Incredible memoir of an individual's account on his journey through addiction and homelessness and struggles with family. I discovered it's a great companion read to Gabor Mate's book on addiction which I happened to read prior. If you want to understand people with addictions more, or have someone close struggling with addiction, this is a must read. If you want to learn more about marginalized people, this is a must read. Overall, a must read.

Jun 08, 2020

A well written and brutally honest memoir.

May 18, 2020

Fantastic and inspiring true story!

Apr 22, 2020

This moving memoir is written in a matter-of-fact, honest and conversational style where Jesse tells his story taking responsibility for the situation, he ended up in. The storytelling in this book brought me to places in Toronto, Vancouver and Ottawa where I have never gone, only heard about. As the book progressed, I tried to read this memoir without judging Jesse because of the early trauma, prejudice and racism he had endured. Jesse does not write himself as a hero but as a man with hope as he battles back to his indigenous culture, family and humanity.

IndyPL_MagalyC Apr 22, 2020

This memoir had me at the edge of my seat to find out how Thistle overcomes his drug and alcohol addiction. Thistle is candid in his experiences and I found myself holding my breath in anticipation (and anxiety) when following his downward spiral and struggle for survival. Despite many of the gut-wrenching descriptions and heartbreaking circumstances, this book was impossible to put down. It is a must-read for gaining insight on a unique perspective on Metis-Cree peoples, racism, drug addiction, and homelessness.

Feb 22, 2020

A must read! I just couldn't put the book down until I finished it. Bravo to the author for able to turn his life around under all odds and wrote such a masterpiece. It's time more should be done to improve the lives of our Indigenous people and provide better support to indigenous youths.

Jan 29, 2020

Jesse Thistle is an amazing person - I've met him and he is genuine and kind and an inspiration.

His life story is a compelling read (I couldn't put it down) of tragedy but also one of hope as he has totally turned his life around touching on very important issues in Canada that need to be addressed.

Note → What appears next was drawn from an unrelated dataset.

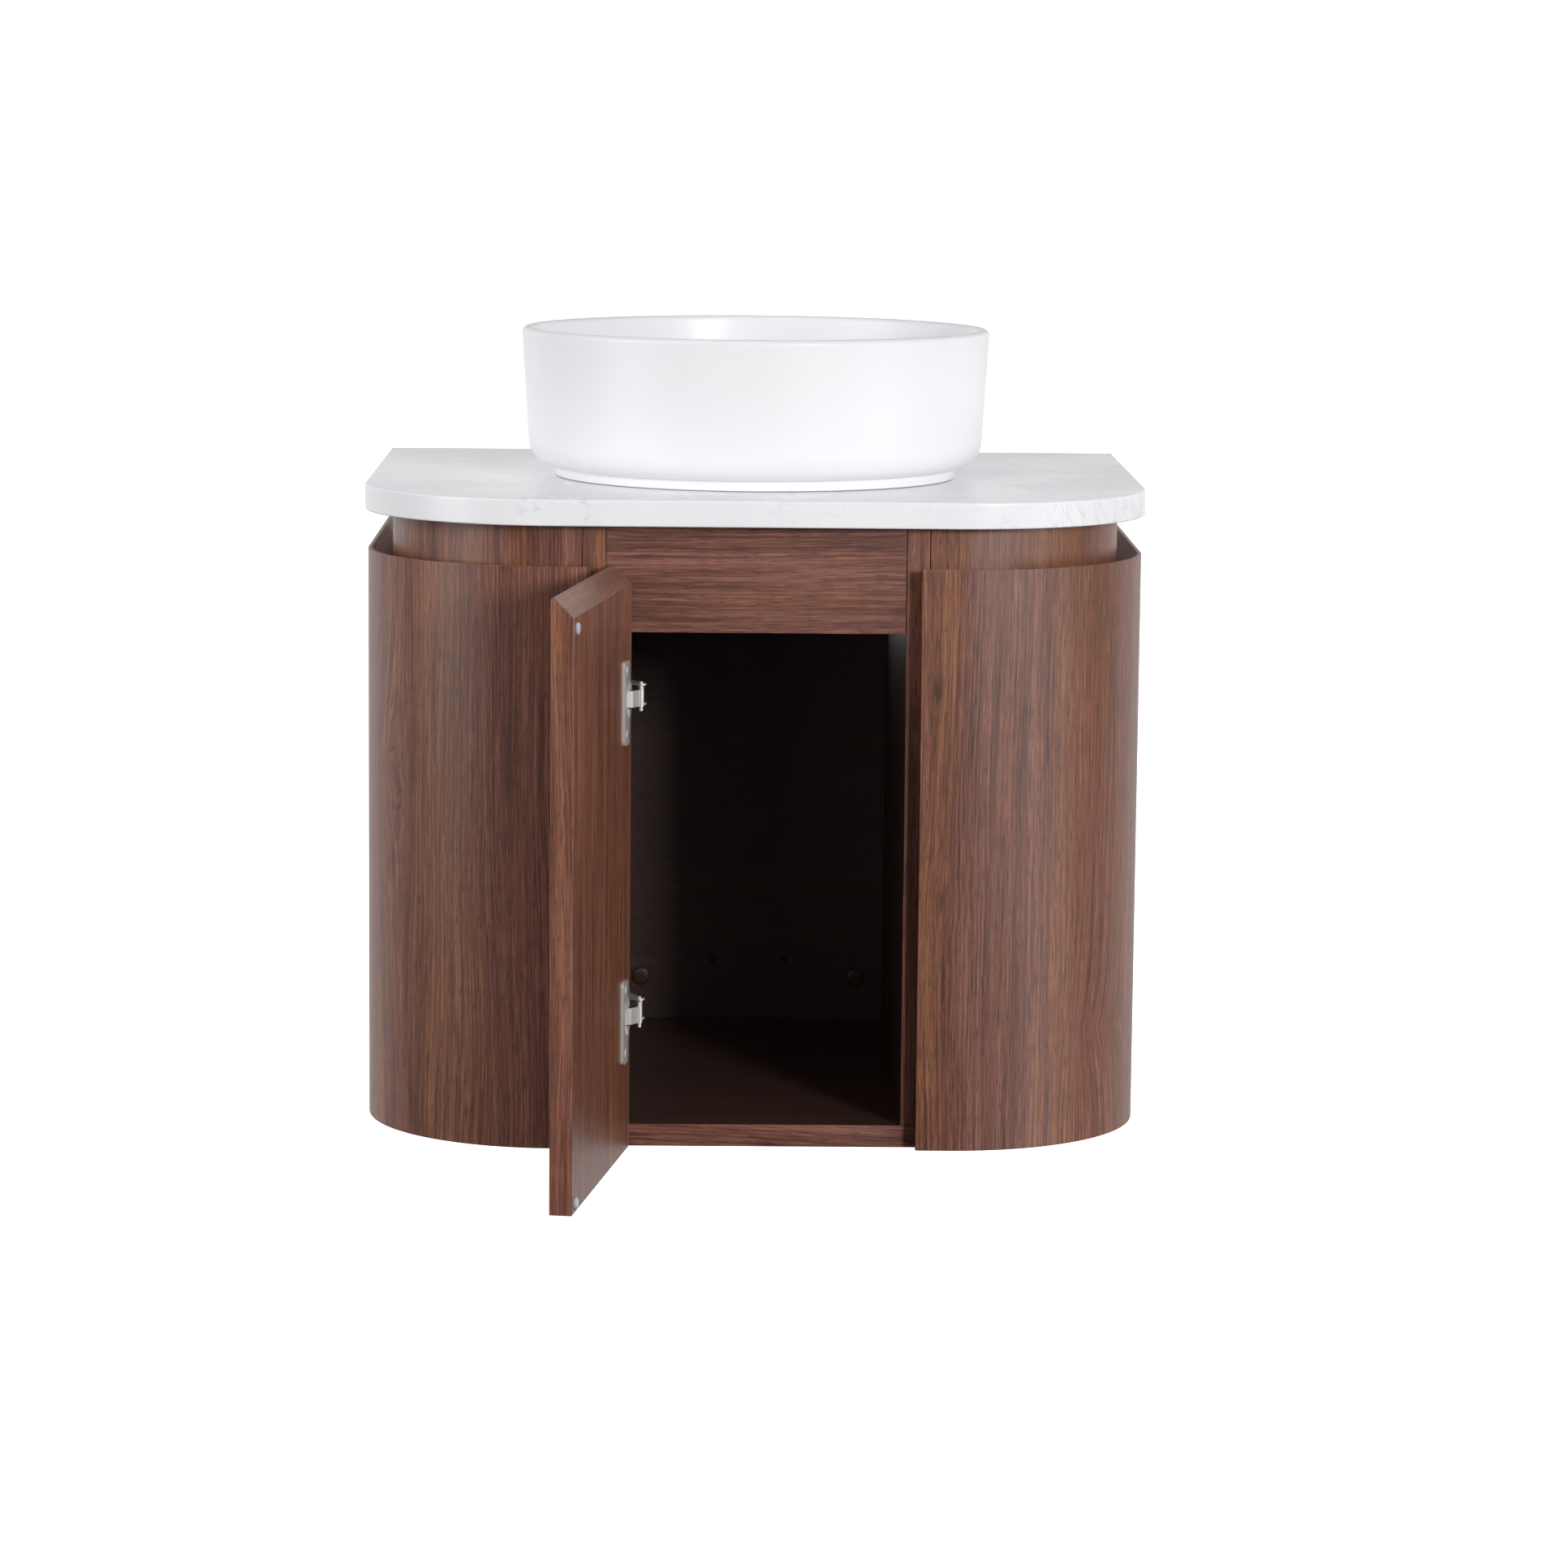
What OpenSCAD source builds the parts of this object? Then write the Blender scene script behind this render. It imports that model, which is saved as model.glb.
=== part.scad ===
// Wall-hung bathroom vanity: stone benchtop, round vessel basin, walnut cabinet with
// curved shells and one door on two concealed hinges. Millimetres, +Z up.
// The wall is the plane y = 0 and the front faces -Y.
// The origin is the centre of the four wall-fixing holes, on the wall.

/* [Benchtop] */
// Width of the benchtop
top_w = 600; // [560:1:640]
// Depth of the benchtop from the wall to its front edge
top_d = 480; // [460:1:500]
// Thickness of the benchtop
top_t = 20; // [16:1:25]
// Radius of the two front corners, seen from above
top_r = 150; // [140:1:160]
// How far the benchtop stands out past the outer shells
overhang = 2.5; // [1:0.5:6]

/* [Cabinet] */
// Height of the inner carcass
carcass_h = 472.5; // [460:0.5:500]
// Height of the outer shells and the door
shell_h = 441; // [430:1:450]
// Height of the shells' and door's lower edge above the carcass's lower face
shell_lift = 1.5; // [0:0.5:3]
// Thickness of the outer shells
shell_t = 19; // [18:0.5:20]
// Flat width left along the top of a shell or the door, outside the finger bevel
land = 3; // [2:0.5:5]
// Thickness of the curved carcass walls
side_t = 15; // [12:1:16]
// Thickness of the flat carcass boards
board_t = 17; // [16:0.5:18]
// Clear width between the two partitions
opening_w = 225; // [215:1:230]
// Height of the front rail's lower edge above the carcass's lower face
rail_z = 391.5; // [380:0.5:400]
// Thickness of the back panel
back_t = 8; // [6:1:10]
// Height of the two hanging rails
hang_rail_h = 70; // [60:1:80]
// Width of the seams between the front boards
seam = 0.5; // [0.3:0.1:0.8]

/* [Wall fixing] */
// Distance between the wall-fixing holes, side to side
fix_w = 180; // [160:1:200]
// Distance between the wall-fixing holes, up and down
fix_h = 386; // [380:1:390]
// Radius of the wall-fixing holes
fix_r = 4; // [3:0.5:5]
// Width of the pipe cut-out in the back panel
pipe_w = 140; // [100:1:150]
// Height of the pipe cut-out in the back panel
pipe_h = 55; // [40:1:55]

/* [Door] */
// Thickness of the door
door_t = 16.5; // [16:0.5:16.5]
// Gap between the door and each shell
door_gap = 2; // [1.5:0.5:3]
// Angle at which the door stands open
door_open = 98.8; // [0:0.1:105]
// Height of the upper hinge above the door's lower edge
hinge_top = 341.5; // [320:0.5:345]
// Height of the lower hinge above the door's lower edge
hinge_low = 101; // [90:0.5:120]

/* [Basin] */
// Radius of the basin's rim
basin_r = 182.5; // [175:0.5:185]
// Height of the basin
basin_h = 116; // [110:1:125]
// Thickness of the basin's wall
basin_wall = 9; // [8:0.5:11]
// Radius of the curve between the basin's wall and its underside
belly_r = 22; // [16:1:26]
// Height of the basin's foot ring
foot_h = 8; // [6:1:10]
// Distance from the wall to the basin's centre
basin_y = 250; // [235:1:260]

/* [Waste] */
// Radius of the outlet tube
tail_r = 16; // [16:0.5:16]
// Travel of the waste cap
cap_travel = 8; // [6:1:10]

/* [Hidden] */
$fn = 96;
eps = 1;

// Colours
walnut = [0.40, 0.24, 0.17];
walnut_dark = [0.30, 0.18, 0.13];
stone = [0.93, 0.93, 0.93];
ceramic = [0.97, 0.97, 0.98];
nickel = [0.78, 0.78, 0.80];
rubber = [0.12, 0.12, 0.13];
clear = [0.85, 0.86, 0.88];
beech = [0.80, 0.66, 0.46];

// Heights, measured from the carcass's lower face
fix_z = 245;
top_z = carcass_h + top_t;
shell_top = shell_lift + shell_h;
hang_t = 16;
low_rail_z = board_t;
high_rail_z = carcass_h - hang_rail_h;

// Plan sizes
carcass_in = overhang + shell_t;
room_in = carcass_in + side_t;
carcass_half = top_w / 2 - carcass_in;
room_half = top_w / 2 - room_in;
part_in = opening_w / 2;
part_out = part_in + board_t;
shell_edge = part_out - 6.3;
front_y = -(top_d - overhang);
face_y = -(top_d - carcass_in);
back_y = -(hang_t + back_t);

// Door, closed, in plan
door_half = shell_edge - door_gap;
door_in_y = front_y + door_t;

// Concealed hinge, in plan, with the door closed
cup_r = 17.4;
cup_bore_r = 17.5;
cup_depth = 11.3;
cup_bore_depth = 11.5;
cup_x = -door_half + 4 + cup_bore_r;
cup_pivot = [-door_half + 9.7, door_in_y - 5.85];
arm_pivot = [-part_in + 26.5, face_y + 18.5];
link_turn = 21.28 * door_open / 98.8;
link_elbow = cup_pivot + [7.5, -2];
link_bend = cup_pivot + [16.9, 3.4];
hinge_zs = [shell_lift + hinge_low, shell_lift + hinge_top];
pin_r = 1.4;
pin_fit = 0.06;
eye_r = 2.5;
link_h = 12.4;
link_t = 1.5;
ear_gap = 13.4;
ear_t = 1.3;
rim_t = 0.8;
flange_t = 2.5;
flange_half_w = 9.5;
flange_half_h = 31.5;
flange_corner = 4;
flange_x = cup_x + 9.5;
flange_screw = 24;
plate_screw_y = face_y + 37;
plate_screw_z = 16;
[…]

This is a must read for any person living in Canada as it demonstrates firsthand our history and the impacts it has had on Indigenous people and in turn, all people.

Some books you read and you forget. This book will change your life.

neyoscribbles Jan 07, 2020

An absolutely heartbreaking and truthful recount of what it is like to be a Métis battling addictions, abandonment issues, face charges and be homeless. Part of the memoir had me crying because it is that hopeless at times, especially to be a part of a system that fails you over and over and over again. Even after facing every indignity possible, Thistle tells the story with sincerity and the knowledge that all of it can be judged and none of it can be undone. Although Thistle faces several turning points, the monsters, internal and external, only push him down. Nevertheless, there are uplifting rays of light that casts change on the human spirits. The power of family, friends and supporters are vital to a journey of change. That being said, there is so much that needs to be done to promote awareness and initiate change within our systems.